(Data items)
--

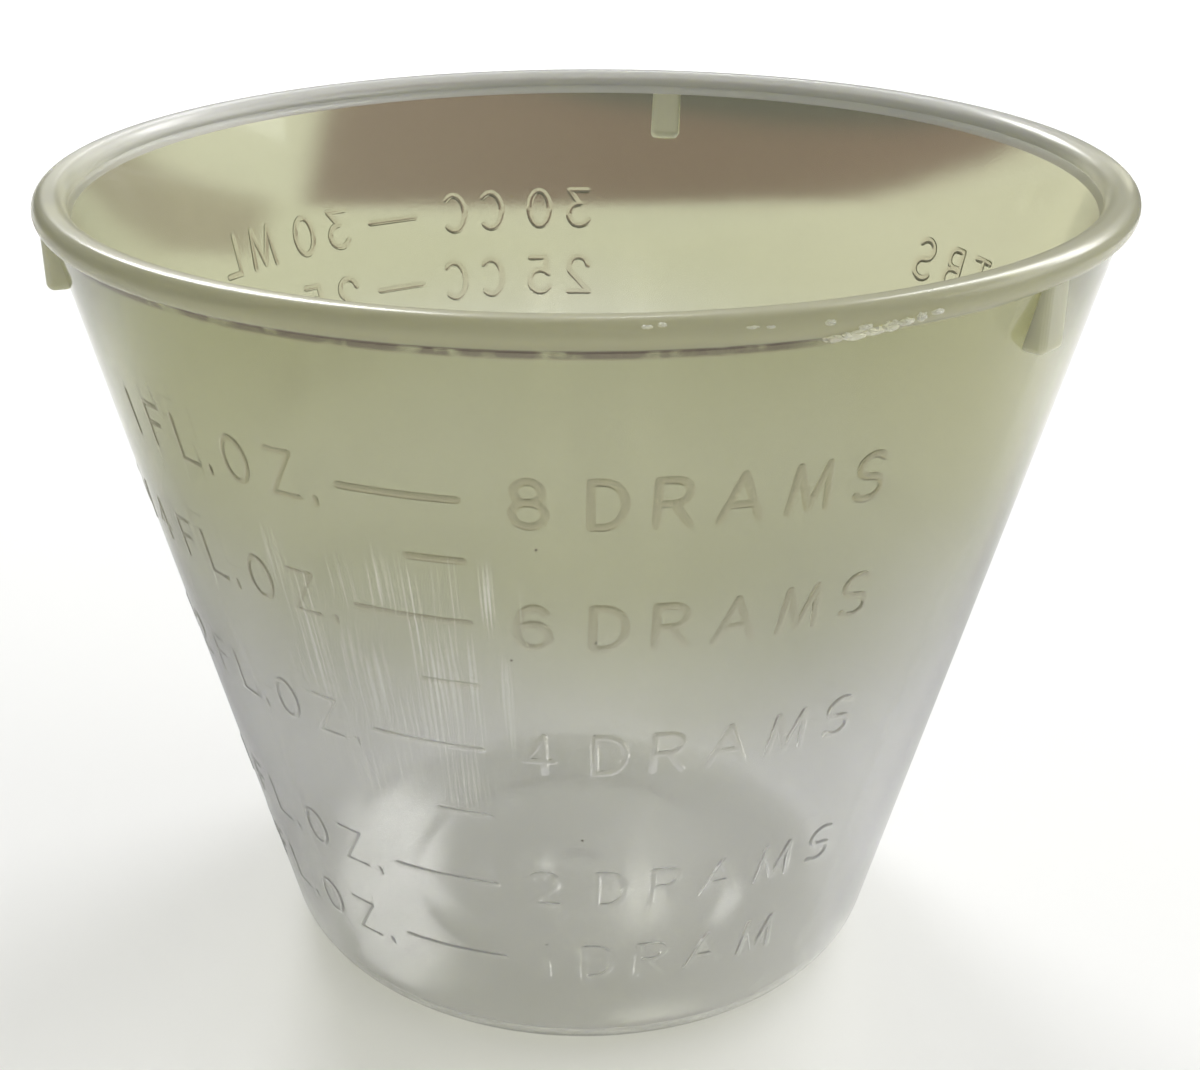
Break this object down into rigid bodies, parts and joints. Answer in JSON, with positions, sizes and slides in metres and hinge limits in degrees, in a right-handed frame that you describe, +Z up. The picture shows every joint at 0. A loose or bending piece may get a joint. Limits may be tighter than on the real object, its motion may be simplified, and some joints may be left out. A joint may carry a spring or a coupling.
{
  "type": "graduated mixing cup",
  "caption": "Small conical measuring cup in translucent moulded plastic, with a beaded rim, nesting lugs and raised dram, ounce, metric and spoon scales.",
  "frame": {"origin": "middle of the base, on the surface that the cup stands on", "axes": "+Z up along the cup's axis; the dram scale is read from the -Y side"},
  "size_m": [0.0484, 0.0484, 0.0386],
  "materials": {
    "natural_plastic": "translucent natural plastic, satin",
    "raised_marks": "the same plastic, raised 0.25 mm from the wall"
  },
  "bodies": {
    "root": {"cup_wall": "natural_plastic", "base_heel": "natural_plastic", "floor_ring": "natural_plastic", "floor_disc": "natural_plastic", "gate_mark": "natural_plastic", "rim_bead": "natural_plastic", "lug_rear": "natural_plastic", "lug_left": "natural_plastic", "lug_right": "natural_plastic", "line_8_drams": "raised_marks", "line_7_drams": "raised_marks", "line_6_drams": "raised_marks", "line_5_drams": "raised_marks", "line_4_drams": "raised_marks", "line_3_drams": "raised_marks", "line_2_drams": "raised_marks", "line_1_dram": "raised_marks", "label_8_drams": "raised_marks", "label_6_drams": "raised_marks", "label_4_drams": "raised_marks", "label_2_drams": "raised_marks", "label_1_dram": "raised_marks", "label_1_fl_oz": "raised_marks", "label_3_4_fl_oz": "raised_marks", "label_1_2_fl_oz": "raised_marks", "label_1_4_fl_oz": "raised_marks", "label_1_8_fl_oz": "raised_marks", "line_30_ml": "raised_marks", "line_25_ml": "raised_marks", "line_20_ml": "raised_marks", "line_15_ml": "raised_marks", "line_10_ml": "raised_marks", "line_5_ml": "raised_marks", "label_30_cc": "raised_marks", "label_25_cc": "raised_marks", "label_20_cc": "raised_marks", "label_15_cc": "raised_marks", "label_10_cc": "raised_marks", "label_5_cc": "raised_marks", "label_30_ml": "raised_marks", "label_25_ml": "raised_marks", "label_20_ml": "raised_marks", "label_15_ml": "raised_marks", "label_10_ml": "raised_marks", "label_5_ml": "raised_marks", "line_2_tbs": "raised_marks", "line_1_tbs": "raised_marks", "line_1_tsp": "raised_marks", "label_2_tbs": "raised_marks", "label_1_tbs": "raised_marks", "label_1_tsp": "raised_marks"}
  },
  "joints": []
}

--

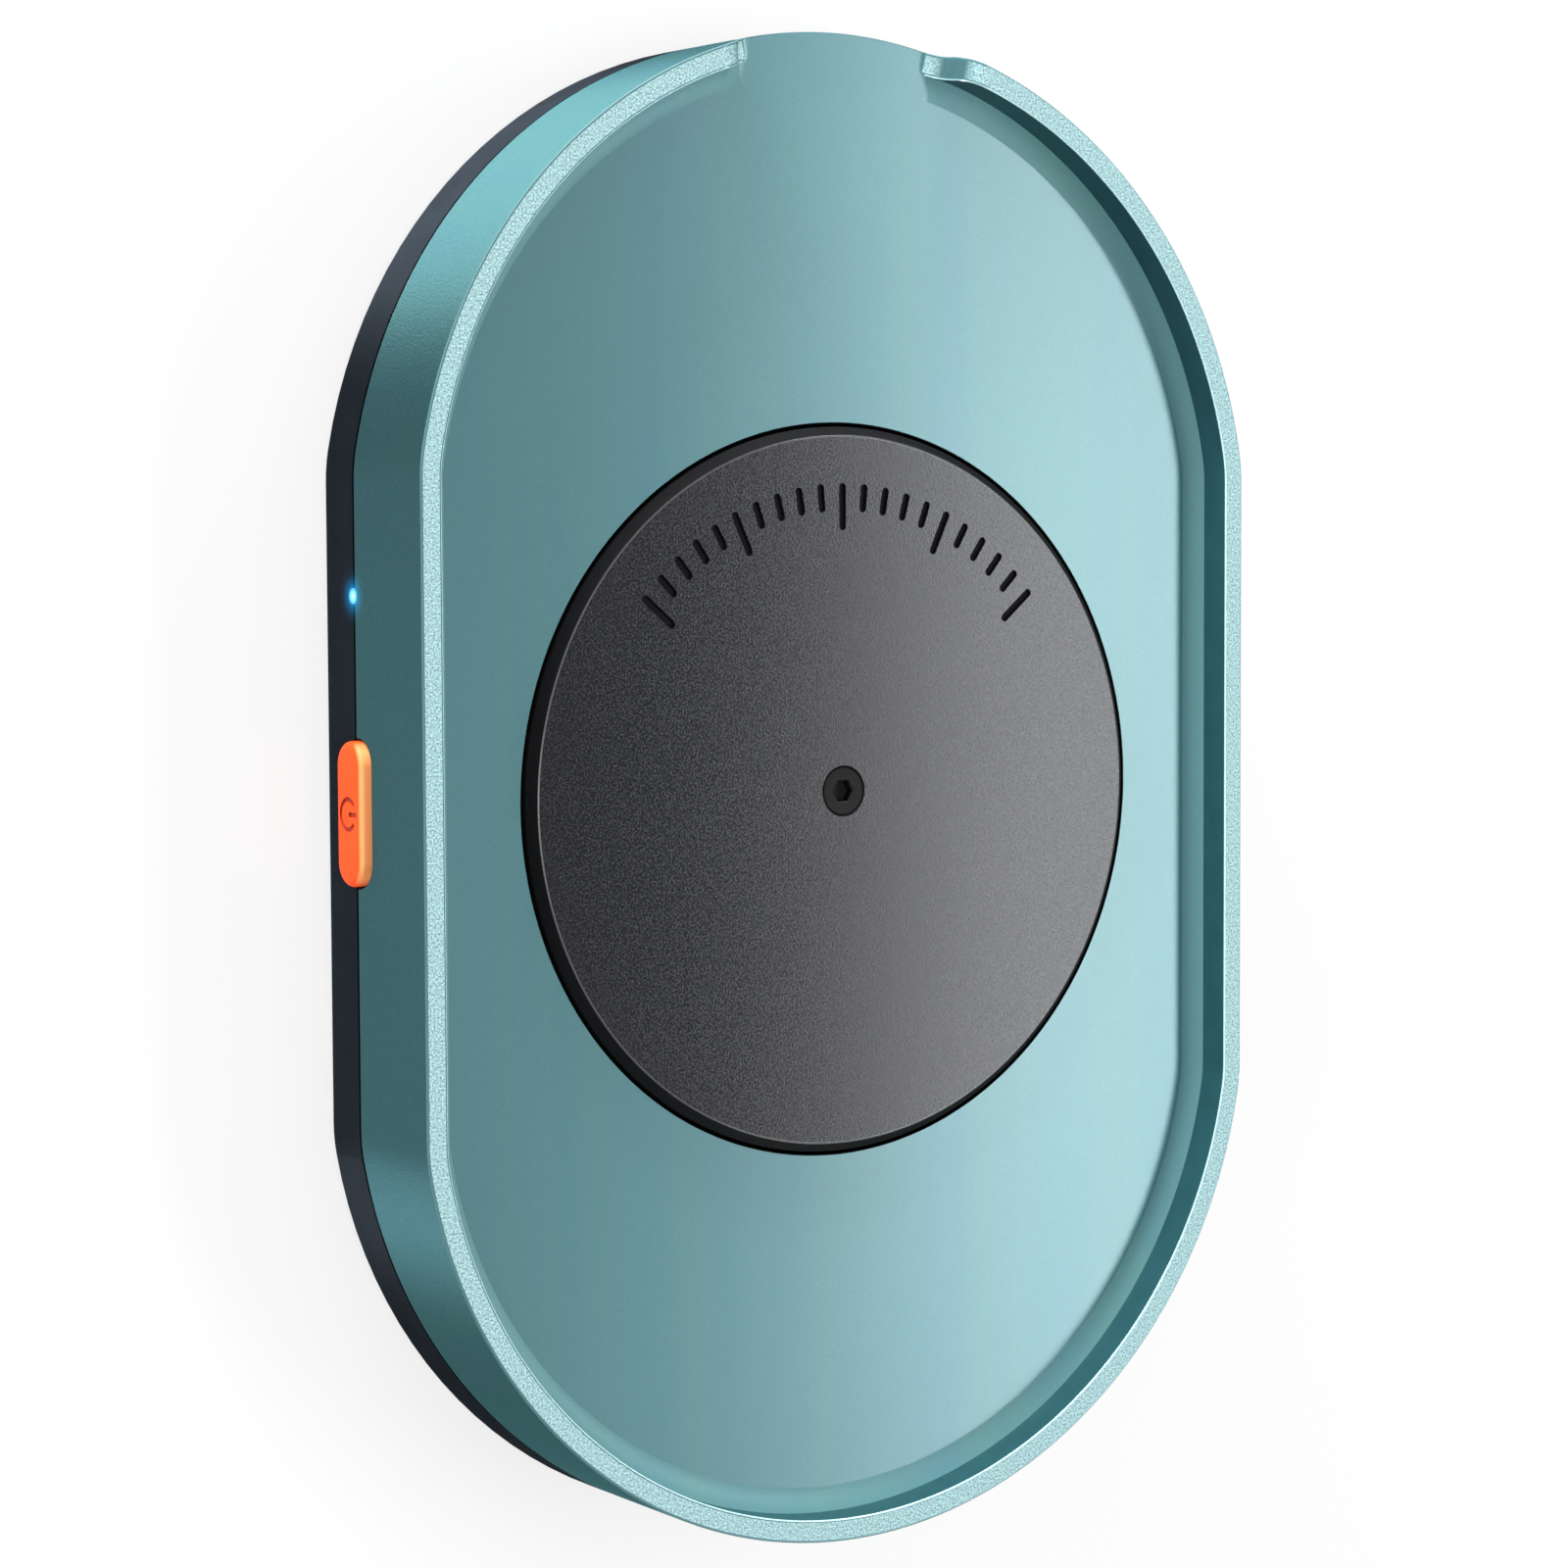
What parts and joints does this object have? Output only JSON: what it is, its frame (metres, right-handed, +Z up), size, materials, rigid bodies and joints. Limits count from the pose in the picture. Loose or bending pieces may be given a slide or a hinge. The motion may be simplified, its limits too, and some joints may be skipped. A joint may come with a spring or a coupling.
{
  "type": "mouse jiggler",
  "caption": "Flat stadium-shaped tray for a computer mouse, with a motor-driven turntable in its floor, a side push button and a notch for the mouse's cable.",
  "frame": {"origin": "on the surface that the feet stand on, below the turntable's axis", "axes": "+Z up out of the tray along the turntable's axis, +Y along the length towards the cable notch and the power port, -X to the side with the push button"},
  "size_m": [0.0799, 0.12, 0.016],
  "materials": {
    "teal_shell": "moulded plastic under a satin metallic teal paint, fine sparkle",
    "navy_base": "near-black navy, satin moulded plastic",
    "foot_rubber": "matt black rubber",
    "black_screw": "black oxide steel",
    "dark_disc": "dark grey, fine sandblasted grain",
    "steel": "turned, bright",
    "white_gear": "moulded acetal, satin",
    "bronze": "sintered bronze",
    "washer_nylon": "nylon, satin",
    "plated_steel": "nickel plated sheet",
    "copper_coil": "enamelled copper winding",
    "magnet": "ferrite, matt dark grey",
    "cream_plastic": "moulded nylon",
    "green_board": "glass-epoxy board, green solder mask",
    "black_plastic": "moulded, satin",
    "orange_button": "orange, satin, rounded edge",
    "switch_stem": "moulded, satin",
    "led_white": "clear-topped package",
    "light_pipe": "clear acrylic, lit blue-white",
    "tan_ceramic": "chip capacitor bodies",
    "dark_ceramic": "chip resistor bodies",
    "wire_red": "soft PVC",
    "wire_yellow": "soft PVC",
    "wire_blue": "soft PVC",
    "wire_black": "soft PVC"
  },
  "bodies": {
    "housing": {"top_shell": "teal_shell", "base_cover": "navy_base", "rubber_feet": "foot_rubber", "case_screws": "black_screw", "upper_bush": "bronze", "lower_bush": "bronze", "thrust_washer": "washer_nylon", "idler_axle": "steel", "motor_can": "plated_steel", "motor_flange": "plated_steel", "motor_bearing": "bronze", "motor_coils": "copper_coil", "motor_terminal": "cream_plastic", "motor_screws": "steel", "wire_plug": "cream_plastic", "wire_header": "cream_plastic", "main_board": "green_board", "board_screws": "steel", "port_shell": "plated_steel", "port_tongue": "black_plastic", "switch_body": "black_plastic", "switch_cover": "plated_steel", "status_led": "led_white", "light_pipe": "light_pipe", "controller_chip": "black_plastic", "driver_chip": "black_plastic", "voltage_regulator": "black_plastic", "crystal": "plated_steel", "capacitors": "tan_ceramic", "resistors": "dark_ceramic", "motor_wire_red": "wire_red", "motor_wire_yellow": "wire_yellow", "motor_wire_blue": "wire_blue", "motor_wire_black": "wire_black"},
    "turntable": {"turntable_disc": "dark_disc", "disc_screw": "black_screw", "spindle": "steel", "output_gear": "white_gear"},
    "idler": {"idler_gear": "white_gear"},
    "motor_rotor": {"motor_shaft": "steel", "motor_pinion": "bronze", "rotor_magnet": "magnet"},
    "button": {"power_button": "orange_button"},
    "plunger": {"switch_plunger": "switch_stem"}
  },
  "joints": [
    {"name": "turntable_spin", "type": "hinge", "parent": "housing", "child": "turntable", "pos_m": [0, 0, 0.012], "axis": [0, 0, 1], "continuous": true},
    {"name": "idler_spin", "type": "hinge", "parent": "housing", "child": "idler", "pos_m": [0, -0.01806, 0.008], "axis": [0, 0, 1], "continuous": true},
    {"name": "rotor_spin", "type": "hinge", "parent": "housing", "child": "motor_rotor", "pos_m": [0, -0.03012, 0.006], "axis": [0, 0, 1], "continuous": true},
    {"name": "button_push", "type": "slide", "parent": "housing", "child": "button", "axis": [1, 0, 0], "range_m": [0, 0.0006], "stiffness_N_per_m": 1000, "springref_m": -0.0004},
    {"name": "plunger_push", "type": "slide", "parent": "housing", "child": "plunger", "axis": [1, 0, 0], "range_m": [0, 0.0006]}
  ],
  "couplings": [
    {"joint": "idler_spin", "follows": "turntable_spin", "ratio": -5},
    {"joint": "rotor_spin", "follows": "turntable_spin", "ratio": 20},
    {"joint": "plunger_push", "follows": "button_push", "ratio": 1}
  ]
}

--

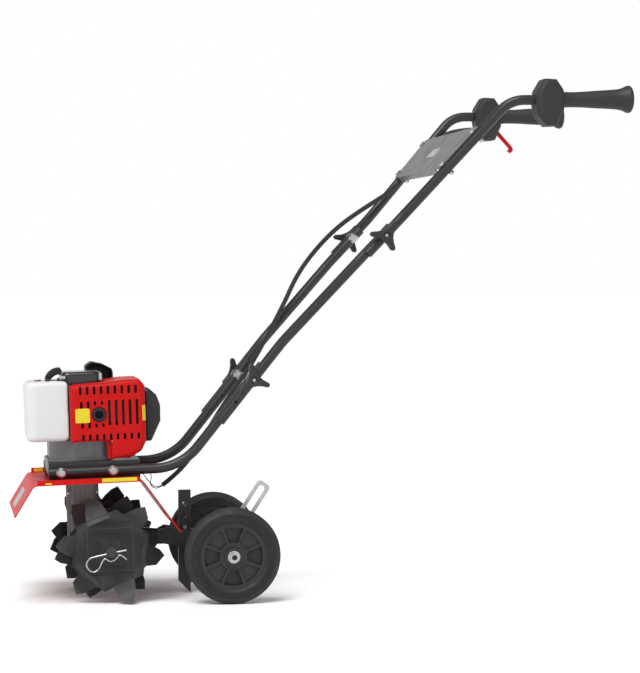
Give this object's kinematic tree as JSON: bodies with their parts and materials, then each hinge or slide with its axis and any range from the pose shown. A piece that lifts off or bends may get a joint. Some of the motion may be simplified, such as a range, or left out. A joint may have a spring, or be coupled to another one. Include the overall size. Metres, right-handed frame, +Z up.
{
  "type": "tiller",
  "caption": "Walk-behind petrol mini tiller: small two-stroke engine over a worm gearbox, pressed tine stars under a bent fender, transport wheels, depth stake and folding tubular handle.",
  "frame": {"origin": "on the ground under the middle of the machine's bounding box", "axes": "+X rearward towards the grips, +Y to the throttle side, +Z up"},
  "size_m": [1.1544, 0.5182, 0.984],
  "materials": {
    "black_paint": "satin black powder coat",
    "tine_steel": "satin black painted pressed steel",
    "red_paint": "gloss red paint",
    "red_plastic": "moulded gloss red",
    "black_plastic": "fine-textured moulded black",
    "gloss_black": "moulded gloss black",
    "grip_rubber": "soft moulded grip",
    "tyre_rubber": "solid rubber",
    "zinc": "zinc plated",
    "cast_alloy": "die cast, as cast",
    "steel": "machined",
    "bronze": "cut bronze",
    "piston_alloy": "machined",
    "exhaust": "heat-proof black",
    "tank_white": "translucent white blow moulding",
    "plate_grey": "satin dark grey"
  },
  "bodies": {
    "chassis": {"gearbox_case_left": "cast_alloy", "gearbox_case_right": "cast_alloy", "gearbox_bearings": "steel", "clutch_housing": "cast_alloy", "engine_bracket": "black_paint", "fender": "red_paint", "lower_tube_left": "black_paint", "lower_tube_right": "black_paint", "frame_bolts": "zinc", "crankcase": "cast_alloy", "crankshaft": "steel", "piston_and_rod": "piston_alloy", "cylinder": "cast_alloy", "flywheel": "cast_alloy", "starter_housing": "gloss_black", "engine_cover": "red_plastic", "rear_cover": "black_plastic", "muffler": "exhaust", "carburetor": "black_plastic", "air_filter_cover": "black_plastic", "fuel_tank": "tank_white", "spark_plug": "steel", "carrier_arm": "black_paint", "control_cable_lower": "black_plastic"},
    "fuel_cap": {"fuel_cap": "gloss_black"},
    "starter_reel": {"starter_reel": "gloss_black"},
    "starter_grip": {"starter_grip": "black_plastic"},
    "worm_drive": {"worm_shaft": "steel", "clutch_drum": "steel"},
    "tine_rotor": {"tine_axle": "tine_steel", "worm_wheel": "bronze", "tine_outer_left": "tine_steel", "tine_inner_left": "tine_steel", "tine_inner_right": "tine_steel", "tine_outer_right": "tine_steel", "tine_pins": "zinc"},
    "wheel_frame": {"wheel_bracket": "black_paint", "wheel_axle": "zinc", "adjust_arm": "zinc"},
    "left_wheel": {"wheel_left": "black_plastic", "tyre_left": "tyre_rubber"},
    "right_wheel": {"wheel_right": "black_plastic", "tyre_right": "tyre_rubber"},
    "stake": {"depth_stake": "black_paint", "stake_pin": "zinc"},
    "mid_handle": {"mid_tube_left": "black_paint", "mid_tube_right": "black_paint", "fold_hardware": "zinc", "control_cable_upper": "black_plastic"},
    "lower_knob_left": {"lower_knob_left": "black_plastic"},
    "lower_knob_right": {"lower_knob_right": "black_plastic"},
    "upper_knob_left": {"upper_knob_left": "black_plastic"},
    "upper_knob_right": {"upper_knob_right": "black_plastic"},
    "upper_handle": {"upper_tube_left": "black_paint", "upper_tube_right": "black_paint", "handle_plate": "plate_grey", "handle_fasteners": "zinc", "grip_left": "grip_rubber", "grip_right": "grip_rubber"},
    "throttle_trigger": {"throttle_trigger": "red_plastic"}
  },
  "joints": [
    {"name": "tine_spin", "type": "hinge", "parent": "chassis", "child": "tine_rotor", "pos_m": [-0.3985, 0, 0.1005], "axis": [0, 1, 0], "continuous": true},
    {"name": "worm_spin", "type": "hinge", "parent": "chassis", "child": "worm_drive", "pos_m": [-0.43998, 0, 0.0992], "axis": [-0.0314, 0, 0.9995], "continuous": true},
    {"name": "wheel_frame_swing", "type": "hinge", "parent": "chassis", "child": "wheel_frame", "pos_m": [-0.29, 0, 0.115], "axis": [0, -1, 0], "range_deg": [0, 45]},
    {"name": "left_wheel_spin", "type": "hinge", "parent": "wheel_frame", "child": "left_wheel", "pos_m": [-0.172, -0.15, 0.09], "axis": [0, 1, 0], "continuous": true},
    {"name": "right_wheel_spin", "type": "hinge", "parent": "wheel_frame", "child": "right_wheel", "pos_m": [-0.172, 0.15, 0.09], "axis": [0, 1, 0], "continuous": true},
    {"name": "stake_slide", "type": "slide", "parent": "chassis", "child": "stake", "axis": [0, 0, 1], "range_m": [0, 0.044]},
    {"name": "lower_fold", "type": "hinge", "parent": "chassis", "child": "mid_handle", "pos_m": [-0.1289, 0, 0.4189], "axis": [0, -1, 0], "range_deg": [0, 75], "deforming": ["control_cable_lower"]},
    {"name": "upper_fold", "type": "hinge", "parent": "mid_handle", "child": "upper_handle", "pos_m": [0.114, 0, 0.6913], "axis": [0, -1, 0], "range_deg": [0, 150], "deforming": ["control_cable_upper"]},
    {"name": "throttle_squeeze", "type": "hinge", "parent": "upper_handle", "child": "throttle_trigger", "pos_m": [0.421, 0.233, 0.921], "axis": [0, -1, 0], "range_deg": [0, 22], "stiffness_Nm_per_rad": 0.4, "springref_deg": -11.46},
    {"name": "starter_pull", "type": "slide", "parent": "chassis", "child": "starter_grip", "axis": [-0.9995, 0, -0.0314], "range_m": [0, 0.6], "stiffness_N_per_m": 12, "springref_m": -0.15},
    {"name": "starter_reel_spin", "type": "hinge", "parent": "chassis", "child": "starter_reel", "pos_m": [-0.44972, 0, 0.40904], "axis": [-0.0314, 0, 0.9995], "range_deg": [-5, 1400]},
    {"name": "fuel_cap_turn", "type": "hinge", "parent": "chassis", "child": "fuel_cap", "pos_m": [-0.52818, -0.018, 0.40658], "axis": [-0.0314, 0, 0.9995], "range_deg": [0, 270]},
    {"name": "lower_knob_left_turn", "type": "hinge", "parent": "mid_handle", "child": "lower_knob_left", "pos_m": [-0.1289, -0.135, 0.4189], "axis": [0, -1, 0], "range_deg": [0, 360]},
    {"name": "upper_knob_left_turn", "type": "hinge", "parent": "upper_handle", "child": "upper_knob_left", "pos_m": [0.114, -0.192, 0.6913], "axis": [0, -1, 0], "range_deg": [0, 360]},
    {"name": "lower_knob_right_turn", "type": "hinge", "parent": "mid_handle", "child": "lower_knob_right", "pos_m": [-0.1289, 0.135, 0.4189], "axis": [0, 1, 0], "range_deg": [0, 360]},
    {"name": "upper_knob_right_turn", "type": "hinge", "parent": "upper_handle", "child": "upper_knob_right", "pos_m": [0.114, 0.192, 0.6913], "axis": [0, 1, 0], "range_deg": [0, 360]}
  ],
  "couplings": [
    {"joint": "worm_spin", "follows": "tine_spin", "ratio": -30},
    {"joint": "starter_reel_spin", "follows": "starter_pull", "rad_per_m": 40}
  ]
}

--

-- What to produce --
Copy out every line with the word "handed".

-- Completed task --
Break this object down into rigid bodies, parts and joints. Answer in JSON, with positions, sizes and slides in metres and hinge limits in degrees, in a right-handed frame that you describe, +Z up. The picture shows every joint at 0. A loose or bending piece may get a joint. Limits may be tighter than on the real object, its motion may be simplified, and some joints may be left out. A joint may carry a spring or a coupling.
What parts and joints does this object have? Output only JSON: what it is, its frame (metres, right-handed, +Z up), size, materials, rigid bodies and joints. Limits count from the pose in the picture. Loose or bending pieces may be given a slide or a hinge. The motion may be simplified, its limits too, and some joints may be skipped. A joint may come with a spring or a coupling.
Give this object's kinematic tree as JSON: bodies with their parts and materials, then each hinge or slide with its axis and any range from the pose shown. A piece that lifts off or bends may get a joint. Some of the motion may be simplified, such as a range, or left out. A joint may have a spring, or be coupled to another one. Include the overall size. Metres, right-handed frame, +Z up.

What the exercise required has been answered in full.